The timeline component provides a video button that automatically moves the time-frame to the right while updating the main graph. In this manner, the auditor can obtain an overall view of the dataset while it is also possible to stop the video when a fraud ring is detected to investigate it further and determine whether this refers to an actual fraud case.
During the movement of the time-frame, the graph structure evolves, i.e., new nodes and edges are added in the visualization while other elements disappear. One of the most critical challenges with an evolving graph is to adapt the visualization to these graph changes. For example, new graph elements have to be arranged, and, after node removals, the remaining graph elements have to be re-arranged. However, these operations need to keep the overall picture of the graph, the so-called mental map, stable to save the user from getting confused.
This example application uses an algorithm for the node arrangement that adapts possible graph changes. Algorithms that arrange elements in a diagram or, as they might also be called, automatic layout algorithms are one of the key features of yFiles for HTML.

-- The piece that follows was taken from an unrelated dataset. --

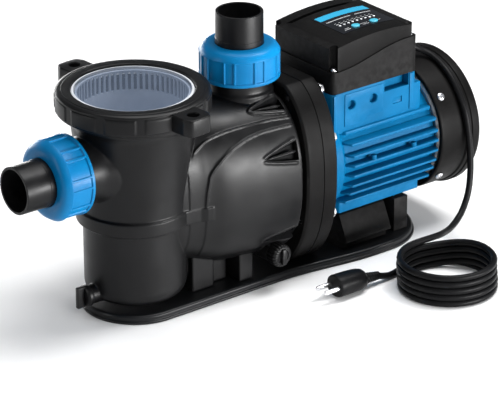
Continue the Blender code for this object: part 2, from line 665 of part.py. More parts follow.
def make_motor_housing():
    core = [(64, MOTOR_FRONT), (64, 222), (CORE_RADIUS, 224), (CORE_RADIUS, FIN_REAR + 1)]
    housing = solid("motor_housing", turned(core, "X", MOTOR_AXIS), "blue_paint")
    fins = bmesh.new()
    for height in FIN_HEIGHTS:
        half = math.sqrt(FIN_RADIUS ** 2 - height ** 2)
        z = MOTOR_Z + height
        lofted([[(x, y, z + d) for x, y in fin_outline(half)] for d in (-1.3, 1.3)], into=fins)
    join(housing, fins)
    rail = fin_outline(RAIL_HALF)
    join(housing, lofted([[(min(x, 347), y, z) for x, y in rail] for z in (49.7, 63.6)]))
    ledge = fin_outline(55.5)
    join(housing, lofted([[(x, y, z) for x, y in ledge] for z in (142.4, 146.2)]))
    join(housing, box((BOX_X[0], -52, 144), (333, 52, 190.5)))
    join(housing, box((330, -52, 143), (341, 52, 177)))
    inside = [(17.4, 200), (17.4, 226), (56, 226), (56, 380)]
    cut(housing, turned(inside, "X", MOTOR_AXIS, INNER_ROUND))
    details = bmesh.new()
    box((232, -40, 171), (320, 40, 200), into=details)
    for side in (-1, 1):
        inner, outer = sorted((side * 42.0, side * 60.0))
        box((289, inner, 177.2), (326, outer, 200), into=details)
        inner, outer = sorted((side * 51.0, side * 60.0))
        box((235.4, inner, 160), (236.4, outer, 186), into=details)
        for x in (245.0, 275.0):
            cylinder("Y", (x, 0, 180), 5.5, side * 47.5, side * 60, 20, into=details)
    cut(housing, details)
    bosses = bmesh.new()
    for side in (-1, 1):
        for x in (264.0, 319.5):
            cylinder("Z", (x, side * 67.5, 0), 3.4, MOTOR_Z + 2, MOTOR_Z + 8, 12, into=bosses)
    join(housing, bosses)


def make_motor_inside():
    solid("stator", tube("X", MOTOR_AXIS, 35, 55.4, 246, 334, 28), "copper")
    solid("front_bearing", tube("X", MOTOR_AXIS, 7.3, 17.1, 210, 221, 24), "steel")
    solid("rear_bearing", tube("X", MOTOR_AXIS, 7.3, 17.1, 357, 367, 24), "steel")
    shield = [(17.4, 355.6), (64, 355.6), (66, 357.6), (66, 368), (17.4, 368)]
    solid("rear_end_shield", turned(shield, "X", MOTOR_AXIS, 28, closed=True), "zinc")


def make_fan_cowl():
    outside = [(72.2, COWL_FRONT), (73.2, COWL_FRONT + 1), (COWL_RADIUS - 0.4, 376), (COWL_RADIUS - 0.6, 390.2)]
    outside += [(75.4, 391.2), (75.6, 395.2), (COWL_RIM_RADIUS, 396.0), (COWL_RIM_RADIUS, 404)]
    outside += [(75.4, 406.8), (72.6, COWL_REAR)]
    inside = [(70.6, COWL_FRONT - 5), (70.6, 389), (73.6, 397), (73.6, 403), (71.6, 405.4)]
    cowl = solid("fan_cowl", turned(outside, "X", MOTOR_AXIS), "black_plastic")
    cut(cowl, turned(inside, "X", MOTOR_AXIS))
    slots = bmesh.new()
    for row in range(-3, 4):
        z = MOTOR_Z + row * 15.0
        half = math.sqrt(62.0 ** 2 - (row * 15.0) ** 2)
        for side in (-1, 1):
            inner, outer = sorted((side * 2.5, side * half))
            box((400, inner, z - 2.8), (420, outer, z + 2.8), into=slots)
    cut(cowl, slots)
    holes = bmesh.new()
    for angle in SCREW_ANGLES:
        radial_screw(angle, [(2.4, 60), (2.4, 90)], 10, holes)
    cut(cowl, holes)


def radial_screw(angle, profile, segments, into=None):
    """Turned shape standing on the cowl along a radius at angle degrees above +Y."""
    bm = into or bmesh.new()
    radial = Vector((0, math.cos(math.radians(angle)), math.sin(math.radians(angle))))
    across = Vector((0, -radial.z, radial.y))
    lengthwise = Vector((1, 0, 0))
    start = Vector((364.5, 0, MOTOR_Z))
    loops = []
    for radius, distance in profile:
        center = start + radial * distance
        if radius < TINY:
            loops.append([bm.verts.new(center)])
            continue
        ring = [2 * math.pi * k / segments for k in range(segments)]
        loops.append([bm.verts.new(center + (across * math.cos(a) + lengthwise * math.sin(a)) * radius)
                      for a in ring])
    return skin(bm, loops)


def make_cowl_screws():
    head = COWL_RADIUS + GAP - 0.6
    profile = [(1.9, 66.4), (1.9, head), (4.6, head), (4.4, head + 1.6), (2.6, head + 2.6), (0, head + 2.8)]
    for number, angle in enumerate(SCREW_ANGLES, 1):
        solid(f"cowl_screw_{number}", radial_screw(angle, profile, 9), "zinc")


def make_motor_foot():
    """Saddle with sloped sides under the motor, and a rear leg on the same sole."""
    low, high = 236.0, 298.0
    section = [(-50, ON_BASE), (50, ON_BASE), (50, 17.5), (58, 18.5), (58, 21), (45, 47.5), (28, 47.5)]
    section += [(28, 40), (-28, 40), (-28, 47.5), (-45, 47.5), (-58, 21), (-58, 18.5), (-50, 17.5)]
    bm = lofted([[(x, y, z) for y, z in section] for x in (low, high)])
    foot = solid("motor_foot", bm, "black_plastic")
    join(foot, box((290, -34, ON_BASE), (330, 34, 14)))
    join(foot, box((309, -50, ON_BASE), (328, 50, 47.5)))
    cut(foot, cylinder("X", MOTOR_AXIS, 64.4, 200, 380, 48))
    for x, y in FOOT_SCREW_PLACES:
        cut(foot, cylinder("Z", (x, y, 0), 5.6, 16, 60, 16))
        cut(foot, cylinder("Z", (x, y, 0), 2.2, 0, 60, 12))


def make_foot_screws():
    for number, (x, y) in enumerate(FOOT_SCREW_PLACES, 1):
        profile = [(0, 3), (1.9, 3), (1.9, 16.3), (4.8, 16.3), (4.8, 19), (3.2, 20.4), (0, 20.6)]
        solid(f"foot_screw_{number}", turned(profile, "Z", (x, y, 0), 9), "zinc")


# ---- controller -------------------------------------------------------------------------------

def seam_height(x):
    """Height of the joint between the controller's base and lid, an S-curve along X."""
    return SEAM_LOW + (SEAM_HIGH - SEAM_LOW) * ease((x - BOX_X[0] - 8) / (BOX_X[1] - BOX_X[0] - 22))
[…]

To facilitate the investigation, both the main graph visualization and the timeline component can coordinate: when a node in the main graph is highlighted/selected, the corresponding timestamps of the timeline component are highlighted/selected and vice-versa.
When a fraud ring is detected, the auditor can switch to the detailed view with a timeline component, which displays a snapshot of the graph that contains only the nodes involved in the fraud ring. With this additional filtering operation, the auditor can focus only on the fraud ring without being distracted by the remaining graph elements that have no relation with the potential fraud component.